Intermediate overdensity. Some transient cloudlets appear during the explosion phase and then recoagulate, while some remain long-lived — the borderline shattering regime.

StreamProj — η = 10, χ_f = 400

Stream geometry, η = 10, χ_f = 400 Shatter

Above the shattering threshold for streams. The post-rebound cold gas fragments into many small cloudlets that persist on long timescales.

StreamProj — η = 10, χ_f = 1000

Stream geometry, η = 10, χ_f = 1000 Shatter

Strongest stream case shown. Vigorous shattering produces a long-lived population of small cloudlets distributed along the stream axis.

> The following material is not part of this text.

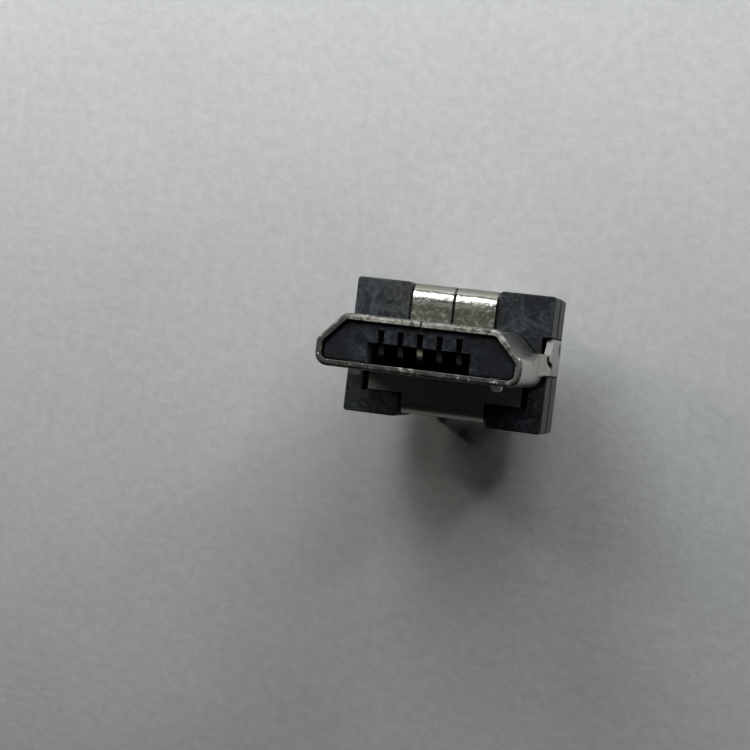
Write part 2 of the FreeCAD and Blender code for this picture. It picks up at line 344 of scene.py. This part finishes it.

2. Geometrical effects: sheets

For comparison with the stream sweep above, the sheet geometry case below shows the implosion/explosion sequence in 1D-converging (planar) geometry. Sheets generically sit in the “fast coagulation” regime in this paper, so even at χ_f values that shatter streams, the cold sheet recoagulates rapidly.

SheetSlice — η = 10, χ_f = 200

Sheet geometry, η = 10, χ_f = 200 Coagulation

Mid-plane slice through a planar sheet at the same χ_f = 200 as the borderline stream case. The sheet implodes, develops thin cooling layers, and recoagulates without producing long-lived cloudlets — illustrating that geometry alone shifts the outcome.

Notes

The full simulation suite explored in the paper covers all three geometries, six values of χ_f, multiple metallicities (0.03 – 1.0 Z_⊙), with and without a UV background, and a range of resolutions (see Table 1 of the paper). Only a subset of those runs are uploaded as movies here; further visualisations may be added to the playlist over time.

Sheets and streams are run with outflow boundary conditions; the analysis (clump finder, mass / size statistics, coagulation criterion, application to cold streams penetrating virial shocks) is reported in the paper.